QDROphile Posted April 21 Posted April 21 First, be careful not to conflate “plan sponsor” and “plan administrator” even though it is a common mistake to name the plan sponsor as the plan administrator. If the plan sponsor is named as the plan administrator, it can still be important to make sure one understands the separate roles of the sponsor and the administrator, and make sure the right hat is being worn in any action or decision, even if the hats are on the same head. Next, your question is really bigger than whether or not plan documents are required to be provided under the circumstances. The choice about providing plan documents, even if they are not required to be provided is not trivial if somebody is looking for trouble. Perhaps that bigger question is not really your question, because it is really a question first for the plan administrator and you are probably not providing comprehensive advice about how to respond to the request for documents. Apologies for not giving a direct answer to your literal question, but your channeling of a definite answer might actually be a bad thing for the ultimate recipient. I will offer a footnote answer. If the former participant decides to make a claim for benefits (under a theory that the amounts actually received were the wrong amounts because of some mismanagement) the participant eventually will be entitled to examine plan documents under the claims procedures.
30Rock Posted April 22 Author Posted April 22 I think what is happening is that litigators are using AI to seek participants in a plan who maybe were the subject of excessive fees - investments, recordkeeping. And this former participant responded to this litigator inquiry and now the plan administrator is questioning what to supply. I could see providing documents if the former participant had an actual claim for benefits and wanted to see the appeals procedure in the SPD. I think in this situation, the law firm is hunting for a plan to sue. Not that it applies in this situation, but does the ERISA statute of limitations of 6 years come into play?
Paul I Posted April 22 Posted April 22 I am not an attorney, but I do have a recollection that the issue came up with a client many years ago of whether a former participant is entitled to plan disclosures. With a little research, I found the case - Firestone Tire & Rubber Co. v. Bruch, 489 U.S. 101 (1989). Part of the results included (edited for relevance here) 2. A "participant" entitled to disclosure under § 1024(b)(4) and to damages for failure to disclose under § 1132(c)(1)(B) does not include a person who merely claims to be, but is not, entitled to a plan benefit. [The] definition of a "participant" as "any employee or former employee . . . who has a reasonable expectation of [having] a colorable claim to vested benefits. Moreover, a claimant must have a colorable claim that (1) he will prevail in a suit for benefits [.] This view attributes conventional meanings to the statutory language, since the "may become eligible" phrase clearly encompasses all employees in covered employment and former employees with a colorable claim to vested benefits, but simply does not apply to a former employee who has neither a reasonable expectation of returning to covered employment nor a colorable claim to vested benefits. Congress' purpose in enacting the ERISA disclosure provisions -- ensuring that the individual participant knows exactly where he stands -- will not be thwarted by this natural reading of "participant," since a rational plan administrator or fiduciary faced with the possibility of $100-a-day penalties under § 1132(c)(1)(B) for failure to disclose would likely opt to provide a claimant with the requested information if there were any doubt that he was a participant, especially since the claimant could be required to pay the reasonable costs of producing the information under § 1024(b)(4) and Department of Labor regulations. I leave up to our BL legal colleagues to provide input on whether or how this case may be applicable to this situation.

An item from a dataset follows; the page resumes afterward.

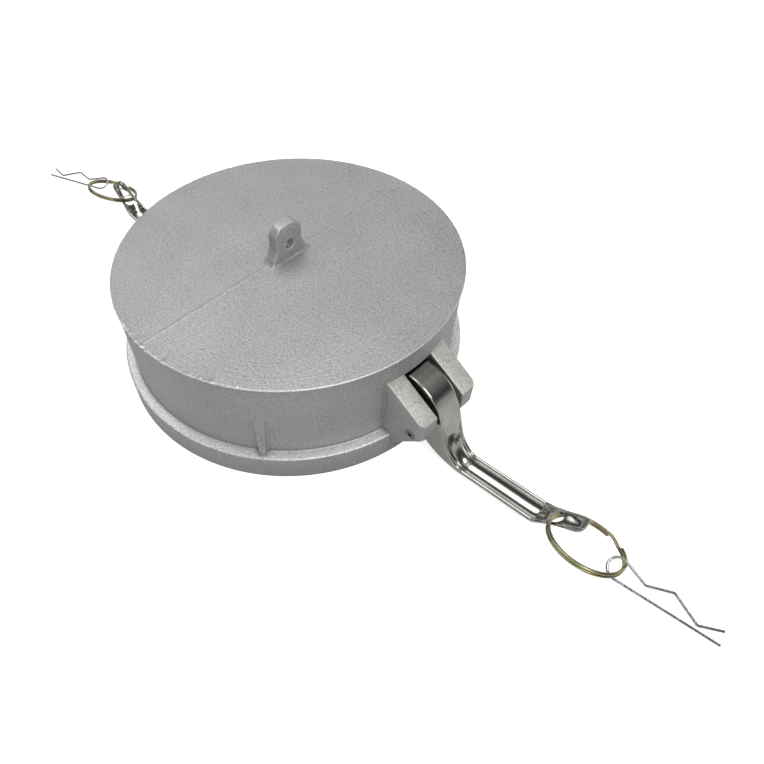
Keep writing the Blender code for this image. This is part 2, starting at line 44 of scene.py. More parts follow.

30Rock Posted April 22 Author Posted April 22 That is awesome. I figured it would come down to case law interpretation. I do not have all the details on this former employee but I will convey this information to the plan administrator to discuss with his legal counsel. Thank you very much!
BG5150 Posted April 22 Posted April 22 I would think that absent a lawsuit where the plan administrator would have to provide documents under discovery, this ex-participant is out of luck. And what documents fall under that 'disclosure' rule? I would think simply SPD (and SMMs), SAR and any fee disclosures while they were a participant. QKA, QPA, CPC, ERPATwo wrongs don't make a right, but three rights make a left.